• [INSTRUCTIONS FOR THE TASK]: Locate, in the data below, the line that contains "points.append(centre + spoke" and the line that contains "cad_parts[node].hide_render = cad_parts[node].hide_viewport"; reproduce exactly those two lines and every line between them, nothing more.
........
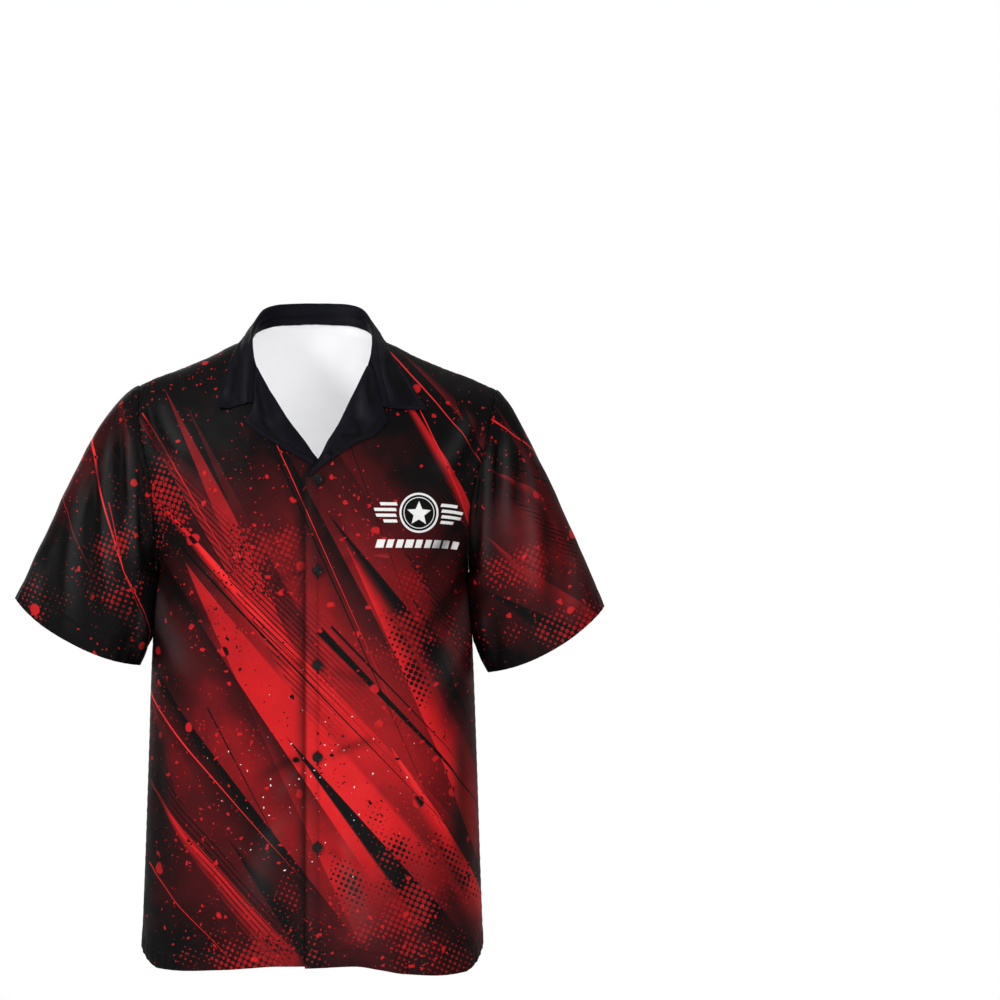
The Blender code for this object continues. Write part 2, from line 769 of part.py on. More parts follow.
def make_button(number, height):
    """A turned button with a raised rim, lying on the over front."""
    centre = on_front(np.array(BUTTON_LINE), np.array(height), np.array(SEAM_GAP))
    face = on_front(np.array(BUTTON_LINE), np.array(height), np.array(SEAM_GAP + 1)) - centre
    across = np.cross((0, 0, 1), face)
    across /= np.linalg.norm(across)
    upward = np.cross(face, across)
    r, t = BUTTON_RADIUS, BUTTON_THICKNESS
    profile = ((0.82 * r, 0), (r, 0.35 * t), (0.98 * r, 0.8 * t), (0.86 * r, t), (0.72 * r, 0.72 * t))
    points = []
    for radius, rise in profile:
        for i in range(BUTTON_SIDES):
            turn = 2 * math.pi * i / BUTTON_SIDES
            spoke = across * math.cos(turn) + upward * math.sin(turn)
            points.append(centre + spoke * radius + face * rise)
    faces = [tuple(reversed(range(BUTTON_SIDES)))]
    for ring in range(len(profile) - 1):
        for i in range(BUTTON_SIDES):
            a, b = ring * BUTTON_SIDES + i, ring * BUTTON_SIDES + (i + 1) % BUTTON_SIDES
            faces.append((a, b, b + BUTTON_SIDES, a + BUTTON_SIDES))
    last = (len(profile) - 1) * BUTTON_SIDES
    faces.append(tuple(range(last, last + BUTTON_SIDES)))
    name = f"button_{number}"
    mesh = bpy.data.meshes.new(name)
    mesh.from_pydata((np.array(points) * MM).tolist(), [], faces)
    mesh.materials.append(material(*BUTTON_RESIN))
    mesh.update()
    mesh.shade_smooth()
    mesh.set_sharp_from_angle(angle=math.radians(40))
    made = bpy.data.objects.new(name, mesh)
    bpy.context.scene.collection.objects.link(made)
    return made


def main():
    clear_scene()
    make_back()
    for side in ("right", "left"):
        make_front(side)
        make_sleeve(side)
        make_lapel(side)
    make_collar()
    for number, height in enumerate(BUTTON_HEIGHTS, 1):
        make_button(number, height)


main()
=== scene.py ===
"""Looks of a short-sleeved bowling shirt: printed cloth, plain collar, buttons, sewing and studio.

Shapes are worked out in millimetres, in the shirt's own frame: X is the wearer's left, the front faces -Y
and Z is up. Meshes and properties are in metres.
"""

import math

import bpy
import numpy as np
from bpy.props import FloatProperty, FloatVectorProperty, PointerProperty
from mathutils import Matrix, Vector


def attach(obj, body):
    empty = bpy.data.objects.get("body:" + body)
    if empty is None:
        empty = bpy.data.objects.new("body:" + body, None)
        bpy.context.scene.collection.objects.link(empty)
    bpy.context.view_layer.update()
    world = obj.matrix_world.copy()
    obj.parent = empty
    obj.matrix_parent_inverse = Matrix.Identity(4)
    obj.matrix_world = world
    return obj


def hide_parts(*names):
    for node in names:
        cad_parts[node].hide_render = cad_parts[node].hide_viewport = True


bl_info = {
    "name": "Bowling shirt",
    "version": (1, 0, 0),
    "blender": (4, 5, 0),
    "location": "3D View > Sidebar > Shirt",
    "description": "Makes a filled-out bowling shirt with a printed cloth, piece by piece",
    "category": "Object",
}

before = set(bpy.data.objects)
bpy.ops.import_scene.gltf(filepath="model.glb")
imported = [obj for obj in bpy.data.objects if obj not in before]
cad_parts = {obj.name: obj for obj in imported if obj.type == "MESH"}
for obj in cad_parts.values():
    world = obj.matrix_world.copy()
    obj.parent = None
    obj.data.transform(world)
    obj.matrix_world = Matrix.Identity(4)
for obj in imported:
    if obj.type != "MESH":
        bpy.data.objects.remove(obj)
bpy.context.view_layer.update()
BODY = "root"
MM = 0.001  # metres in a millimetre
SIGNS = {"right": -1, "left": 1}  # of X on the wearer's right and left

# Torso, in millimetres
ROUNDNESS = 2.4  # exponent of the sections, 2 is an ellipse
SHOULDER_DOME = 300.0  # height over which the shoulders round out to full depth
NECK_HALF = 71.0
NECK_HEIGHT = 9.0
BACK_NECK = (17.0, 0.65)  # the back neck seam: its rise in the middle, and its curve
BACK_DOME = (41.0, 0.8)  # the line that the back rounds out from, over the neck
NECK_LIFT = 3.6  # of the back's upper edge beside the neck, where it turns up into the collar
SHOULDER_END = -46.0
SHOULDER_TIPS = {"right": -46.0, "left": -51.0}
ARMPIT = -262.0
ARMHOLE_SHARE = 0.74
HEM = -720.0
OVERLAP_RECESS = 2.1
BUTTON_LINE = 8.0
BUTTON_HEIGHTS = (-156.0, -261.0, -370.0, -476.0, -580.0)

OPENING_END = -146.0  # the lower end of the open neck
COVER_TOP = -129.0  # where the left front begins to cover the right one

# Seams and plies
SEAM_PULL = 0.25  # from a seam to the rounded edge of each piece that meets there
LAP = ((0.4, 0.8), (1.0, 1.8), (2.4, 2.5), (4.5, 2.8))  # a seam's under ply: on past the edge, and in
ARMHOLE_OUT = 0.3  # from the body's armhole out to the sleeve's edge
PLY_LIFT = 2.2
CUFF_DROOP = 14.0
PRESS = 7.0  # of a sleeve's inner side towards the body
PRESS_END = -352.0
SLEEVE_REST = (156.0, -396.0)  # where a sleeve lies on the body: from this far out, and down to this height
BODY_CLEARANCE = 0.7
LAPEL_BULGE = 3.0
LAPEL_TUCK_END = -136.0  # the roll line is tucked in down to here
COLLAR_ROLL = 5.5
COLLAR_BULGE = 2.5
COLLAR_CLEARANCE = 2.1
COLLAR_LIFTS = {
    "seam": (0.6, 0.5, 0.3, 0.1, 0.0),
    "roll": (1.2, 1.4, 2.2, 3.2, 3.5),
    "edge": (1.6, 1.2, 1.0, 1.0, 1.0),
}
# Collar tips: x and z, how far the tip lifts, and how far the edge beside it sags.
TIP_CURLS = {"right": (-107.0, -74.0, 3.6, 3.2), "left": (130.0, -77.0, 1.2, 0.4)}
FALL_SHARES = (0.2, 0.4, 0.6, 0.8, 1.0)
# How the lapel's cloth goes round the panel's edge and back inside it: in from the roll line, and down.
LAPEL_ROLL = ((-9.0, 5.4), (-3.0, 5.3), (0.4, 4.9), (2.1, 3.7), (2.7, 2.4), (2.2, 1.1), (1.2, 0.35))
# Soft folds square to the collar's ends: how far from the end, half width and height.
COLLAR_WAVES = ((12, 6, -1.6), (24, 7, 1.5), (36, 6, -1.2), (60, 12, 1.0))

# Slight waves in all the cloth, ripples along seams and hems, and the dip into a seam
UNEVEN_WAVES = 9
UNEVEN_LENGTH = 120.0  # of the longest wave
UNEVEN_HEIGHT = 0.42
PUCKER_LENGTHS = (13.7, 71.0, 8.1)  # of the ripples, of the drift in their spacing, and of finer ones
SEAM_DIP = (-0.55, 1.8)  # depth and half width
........
• [THE SOLUTION]:
            points.append(centre + spoke * radius + face * rise)
    faces = [tuple(reversed(range(BUTTON_SIDES)))]
    for ring in range(len(profile) - 1):
        for i in range(BUTTON_SIDES):
            a, b = ring * BUTTON_SIDES + i, ring * BUTTON_SIDES + (i + 1) % BUTTON_SIDES
            faces.append((a, b, b + BUTTON_SIDES, a + BUTTON_SIDES))
    last = (len(profile) - 1) * BUTTON_SIDES
    faces.append(tuple(range(last, last + BUTTON_SIDES)))
    name = f"button_{number}"
    mesh = bpy.data.meshes.new(name)
    mesh.from_pydata((np.array(points) * MM).tolist(), [], faces)
    mesh.materials.append(material(*BUTTON_RESIN))
    mesh.update()
    mesh.shade_smooth()
    mesh.set_sharp_from_angle(angle=math.radians(40))
    made = bpy.data.objects.new(name, mesh)
    bpy.context.scene.collection.objects.link(made)
    return made


def main():
    clear_scene()
    make_back()
    for side in ("right", "left"):
        make_front(side)
        make_sleeve(side)
        make_lapel(side)
    make_collar()
    for number, height in enumerate(BUTTON_HEIGHTS, 1):
        make_button(number, height)


main()
=== scene.py ===
"""Looks of a short-sleeved bowling shirt: printed cloth, plain collar, buttons, sewing and studio.

Shapes are worked out in millimetres, in the shirt's own frame: X is the wearer's left, the front faces -Y
and Z is up. Meshes and properties are in metres.
"""

import math

import bpy
import numpy as np
from bpy.props import FloatProperty, FloatVectorProperty, PointerProperty
from mathutils import Matrix, Vector


def attach(obj, body):
    empty = bpy.data.objects.get("body:" + body)
    if empty is None:
        empty = bpy.data.objects.new("body:" + body, None)
        bpy.context.scene.collection.objects.link(empty)
    bpy.context.view_layer.update()
    world = obj.matrix_world.copy()
    obj.parent = empty
    obj.matrix_parent_inverse = Matrix.Identity(4)
    obj.matrix_world = world
    return obj


def hide_parts(*names):
    for node in names:
        cad_parts[node].hide_render = cad_parts[node].hide_viewport = True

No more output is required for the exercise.